Sources: https://www.sleepfoundation.org/sleep-tools-tips/healthy-sleep-tips

Turmeric Anti-Inflammatory Juice

This is one juice recipe to pull out when you are feeling a little under the weather! This refreshing combination will combat a weak immune system while helping to fight inflammation.

Mindfulness Tips

Make mindfulness a part of your everyday life with these simple tips & tricks!

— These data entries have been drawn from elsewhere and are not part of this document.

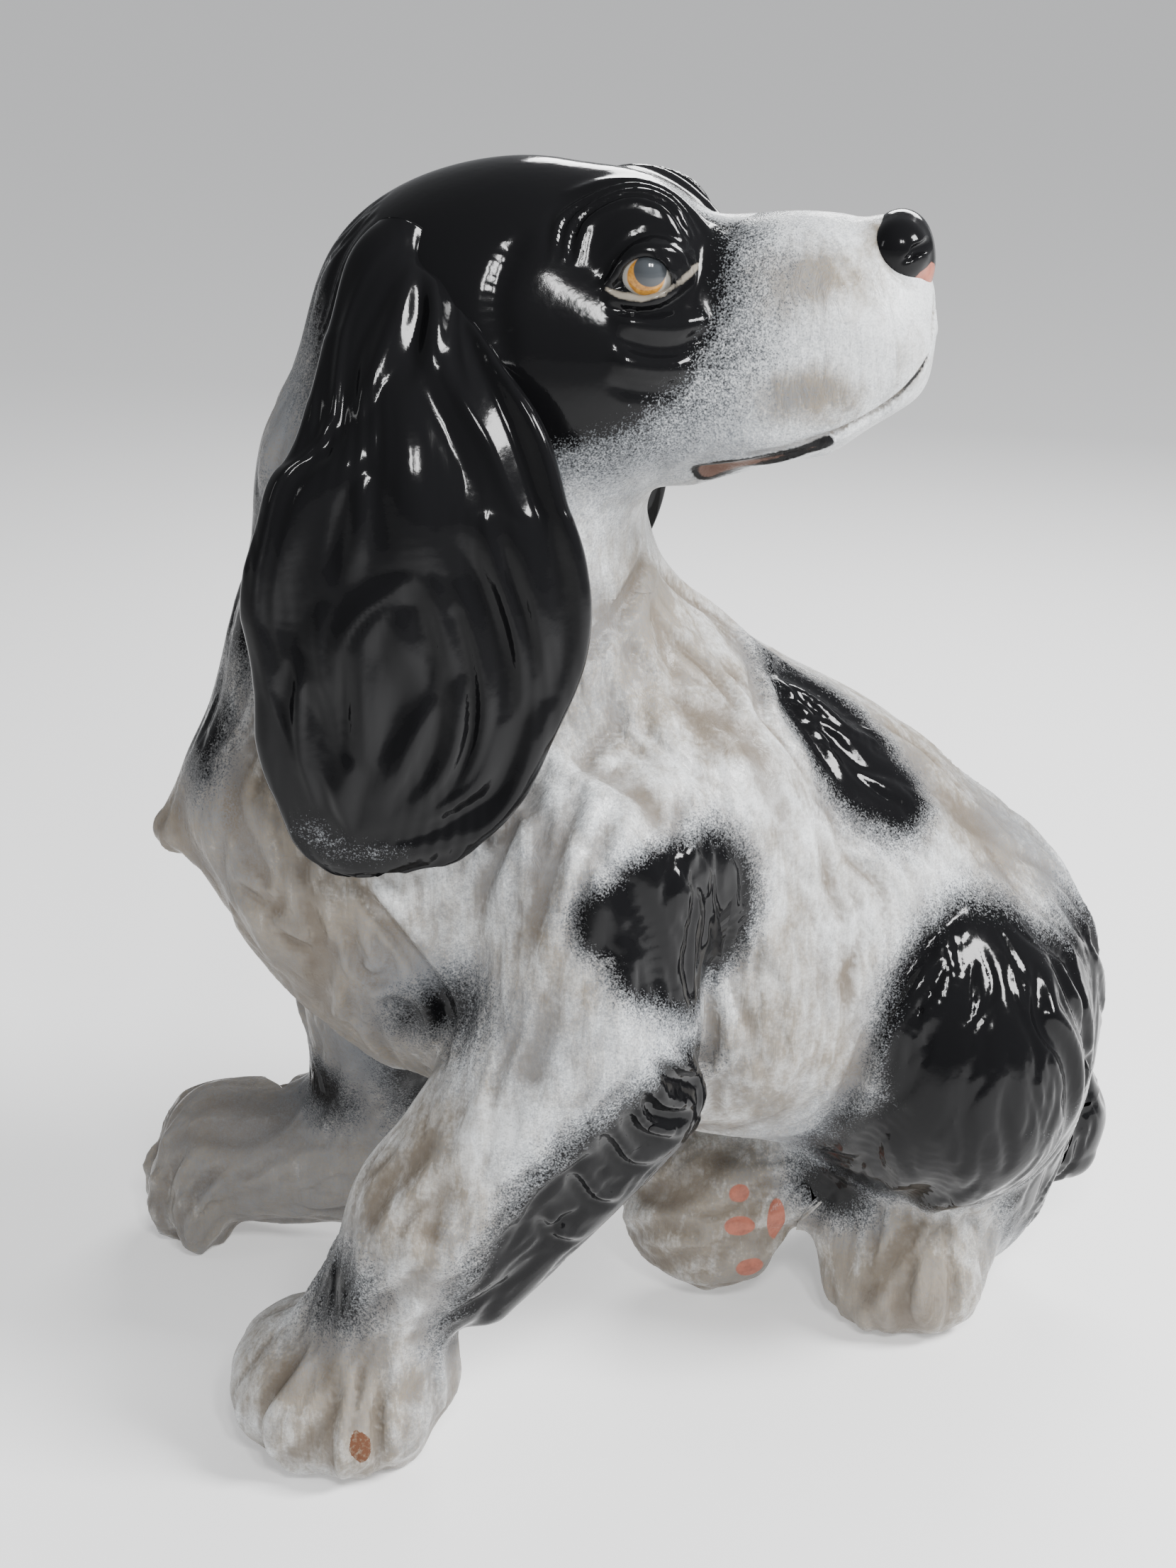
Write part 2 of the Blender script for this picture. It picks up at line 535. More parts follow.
def coat_marks(surface):
    """The folds, each with a low lip thrown up along one side of it."""
    marks = []
    for points, width, depth in FOLDS:
        groove = stroke(points, width, depth, surface, (0.3, 0.3))
        run = np.gradient(groove[:, :3], axis=0)
        sideways = np.cross(surface.outward(groove[:, :3]), run)
        sideways /= np.maximum(np.linalg.norm(sideways, axis=1, keepdims=True), 1e-6)
        lip = groove.copy()
        lip[:, :3] += sideways * (2.0 * width)
        lip[:, 3] *= 1.1
        groove[:, 4] *= 1.3
        lip[:, 4] *= -0.75
        marks += [groove, lip]
    return marks


# Where the fur lies: a place, the way the hair runs there, and how far that holds
FUR = [
    ((-70, 20, 340), (-0.5, 0.1, -1.0), 50), ((-90, 0, 280), (-0.35, 0, -1.0), 50),
    ((10, -10, 330), (-0.2, 0.2, -1.0), 30), ((5, -30, 280), (0.25, -0.2, -1.0), 35),
    ((-110, -20, 205), (0.1, 0, -1.0), 40), ((-80, -40, 150), (0.45, 0, -1.0), 45),
    ((-40, -60, 150), (0.25, 0, -1.0), 35), ((10, -60, 220), (0.3, -0.1, -1.0), 40),
    ((50, -40, 200), (0.55, 0, -1.0), 35), ((20, 10, 285), (0.9, 0, -0.7), 35),
    ((80, 25, 225), (1.0, 0.2, -0.75), 40), ((130, 50, 185), (1.0, 0.2, -0.8), 40),
    ((175, 60, 140), (0.5, 0.1, -1.0), 40), ((185, 60, 80), (0, 0, -1.0), 50),
    ((60, -30, 130), (0.1, 0, -1.0), 35), ((50, -10, 70), (-0.9, 0, -0.25), 35),
    ((90, -20, 150), (-0.5, 0, -1.0), 30), ((120, -30, 130), (-0.35, 0, -1.0), 30),
    ((160, -10, 120), (0.25, 0, -1.0), 30), ((120, -20, 60), (-0.2, -0.2, -1.0), 35),
    ((-20, -80, 100), (-0.9, 0, -0.8), 40), ((-70, -80, 55), (-0.6, -0.3, -1.0), 30),
    ((-70, 70, 110), (-0.25, 0, -1.0), 40), ((-120, 80, 40), (-1.0, 0, -0.35), 35),
    ((90, 130, 100), (-0.3, 0, -1.0), 50), ((60, 90, 60), (-0.9, 0, -0.5), 40),
    ((0, 80, 220), (0.3, 0, -1.0), 60), ((80, 110, 180), (0.8, 0, -0.8), 50),
]
SPINE_FUR = np.array([row[0] for row in FUR], dtype=float)
LIE_FUR = np.array([unit(row[1]) for row in FUR])
HOLD_FUR = np.array([row[2] for row in FUR], dtype=float)


def lie_of_fur(points):
    gap = np.linalg.norm(points[:, None, :] - SPINE_FUR[None], axis=2) / HOLD_FUR
    weight = np.exp(-gap ** 2) + 1e-6 / (0.1 + gap)
    return (weight[:, :, None] * LIE_FUR[None]).sum(1)


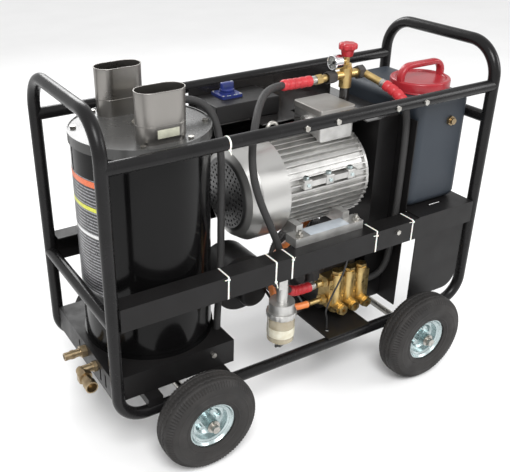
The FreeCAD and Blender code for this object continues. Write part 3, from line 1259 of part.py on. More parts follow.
if __name__ == "__main__":
    os.makedirs("parts", exist_ok=True)
    for name, shape in nodes().items():
        if not shape.isValid():
            print("invalid:", name)
        shape.exportStep("parts/" + name + ".step")
    print("frame length", FRAME_L, "width", FRAME_W)
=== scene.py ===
# %% [markdown]
# # A wheeled hot-water pressure washer
#
# The machine's frame, motor, pump, boiler and tank arrive as finished engineering solids that must
# not move. This notebook gives every one of them a real finish, and builds the parts whose
# charm lies in their surface: moulded tyres, ribbed hose grips, a screw cap, a knob, a gauge.
# Nearly every new shape is a grid of points worked out by numpy in one go, because then its formula
# can be read, changed and trusted, which a shape pushed about by hand can't.

# %% Load the fixed frame
import math

import bmesh
import bpy
import numpy as np
from mathutils import Matrix, Vector


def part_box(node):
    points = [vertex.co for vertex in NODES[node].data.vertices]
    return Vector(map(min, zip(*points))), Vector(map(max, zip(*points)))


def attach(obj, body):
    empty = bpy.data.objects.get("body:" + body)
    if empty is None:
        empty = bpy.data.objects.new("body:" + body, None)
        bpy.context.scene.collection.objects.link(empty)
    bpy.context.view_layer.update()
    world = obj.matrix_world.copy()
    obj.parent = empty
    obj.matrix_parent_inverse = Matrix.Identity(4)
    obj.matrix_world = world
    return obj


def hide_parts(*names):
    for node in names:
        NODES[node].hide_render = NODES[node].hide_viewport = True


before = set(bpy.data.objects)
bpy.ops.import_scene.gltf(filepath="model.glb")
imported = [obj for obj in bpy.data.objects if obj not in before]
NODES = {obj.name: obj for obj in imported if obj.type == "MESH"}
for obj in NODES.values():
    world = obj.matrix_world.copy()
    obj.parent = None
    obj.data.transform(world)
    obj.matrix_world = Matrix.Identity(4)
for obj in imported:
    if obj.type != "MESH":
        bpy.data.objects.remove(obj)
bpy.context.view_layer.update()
MM = 0.001
TUBE_R = 15.875 * MM
X_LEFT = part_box("frame_hoop_left")[0].x + TUBE_R
print("solids:", len(NODES), "left uprights at x =", round(X_LEFT, 4))


# %% [markdown]
# ## Grids of points
#
# A surface is a table of points: going down a column changes one parameter and going along a row
# changes the other. Joining each point to its neighbours gives the faces. Blender's own primitives
# would do for a plain rod, but a table can be bent, ribbed and chamfered by the same few lines.

# %% From a grid to a mesh piece
def at_uprights(point):
    """A place given in millimetres from the left uprights becomes a point of the frame, in metres."""
    return np.array(point, float) * MM + (X_LEFT, 0, 0)


def patch(points, wrap_rows=False, wrap_columns=True):
    """Points of shape (rows, columns, 3) and the four-sided faces between neighbours."""
    rows, columns = points.shape[:2]
    r = np.arange(rows if wrap_rows else rows - 1)[:, None]
    c = np.arange(columns if wrap_columns else columns - 1)[None, :]
    below, beside = (r + 1) % rows, (c + 1) % columns
    corners = (r * columns + c, r * columns + beside, below * columns + beside, below * columns + c)
    return points.reshape(-1, 3), np.stack(np.broadcast_arrays(*corners), -1).reshape(-1, 4)


def piece(name, patches, finish, body, crease=38, replaces=()):
    """Join patches into one closed mesh that rides on a body and takes a finish."""
    offsets = np.cumsum([0] + [len(points) for points, _ in patches])
    points = np.concatenate([points for points, _ in patches])
    faces = np.concatenate([faces + start for (_, faces), start in zip(patches, offsets)])
    mesh = bpy.data.meshes.new(name)
    mesh.from_pydata(points.tolist(), [], faces.tolist())
    work = bmesh.new()
    work.from_mesh(mesh)
    bmesh.ops.remove_doubles(work, verts=work.verts, dist=1e-6)
    bmesh.ops.dissolve_degenerate(work, dist=1e-7, edges=work.edges)
    bmesh.ops.recalc_face_normals(work, faces=work.faces)
    work.to_mesh(mesh)
    work.free()
    mesh.shade_smooth()
    mesh.set_sharp_from_angle(angle=math.radians(crease))
    made = bpy.data.objects.new(name, mesh)
    bpy.context.scene.collection.objects.link(made)
    made.data.materials.append(finish)
    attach(made, body)
    if replaces:
        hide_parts(*replaces)
    return made


# %% [markdown]
# ## Four ways to fill a grid
#
# A lathe turns an outline about a line. A sweep carries a cross-section along a path. A rounded box
# puts an eighth of a ball at each corner. A hexagon head is a disc whose radius depends on the angle.
# Every fitting, bolt and moulding below is one of these or a mix, so each is written once.

# %% Lathe, sweep, rounded box and hexagon head
def square_to(direction):
    """A unit direction and two more that are square to it and to each other."""
    way = np.array(direction, float) / np.linalg.norm(direction)
    helper = np.array((0, 0, 1.0) if abs(way[2]) < 0.9 else (1.0, 0, 0))
    side = np.cross(helper, way)
    side /= np.linalg.norm(side)
    return way, side, np.cross(way, side)


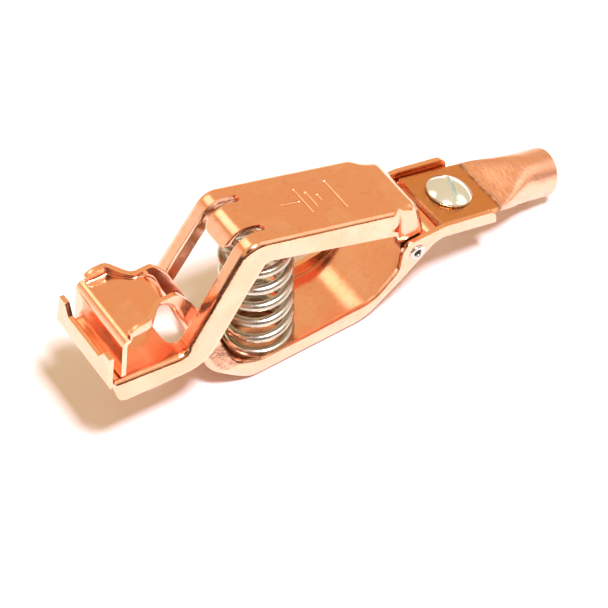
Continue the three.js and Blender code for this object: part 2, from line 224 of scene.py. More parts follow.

  1. Increase your awareness. Engaging your senses can help you become more aware, which will also help you on your path to mindfulness. You can do this by giving yourself a hug, playing with a pet, smelling a flower, or taking a relaxing bath. If your mind and body feel really out of line, then choose to do something bigger such as swimming, going for a nature walk, or even touching something extremely cold to give yourself a jolt back into your body and out of your head.
  2. Make gratitude a part of your daily routine. Turn your Instagram feed into a visual gratitude diary, create a gratitude jar, or make a list of 10 things you are grateful for each morning (or night.) Practicing gratitude keeps you aware of what is making you happy and/or what you’re grateful for in that moment, which supports the idea of being present.
  3. Take 10 minutes to do nothing. Andy Puddicombe, meditation and mindfulness expert, explains the present moment as, “Not being lost in thought, not being distracted, not being overwhelmed by difficult emotions but instead learning how to be in the here and now; how to be mindful, how to be present. I think the present moment is so underrated. It sounds so ordinary and yet we spend so little time in the present moment that it’s anything but ordinary.” Give your brain a 10 minute timeout so you can refresh your mind and keep it working at its best.
  4. Check out the Headspace app, created by Andy Puddicombe. The app allows you to work mindfulness into your everyday life. Watch this short video for more information on Headspace. https://youtu.be/kEpOF7vUymc
  5. Watch the world go by. There’s something pleasant about people-watching; sitting in a cafe, watching people go by, imagining who they are, their hobbies, or what they do for a living. Taking time out of your day to people-watch is an activity rooted in mindfulness. You are taking a step outside of yourself to observe other people in that exact moment in time.
  6. Take control of your thoughts. Mindfulness means appreciating each second and giving yourself entirely to the exact moment you’re currently in. Experience each moment and enjoy it.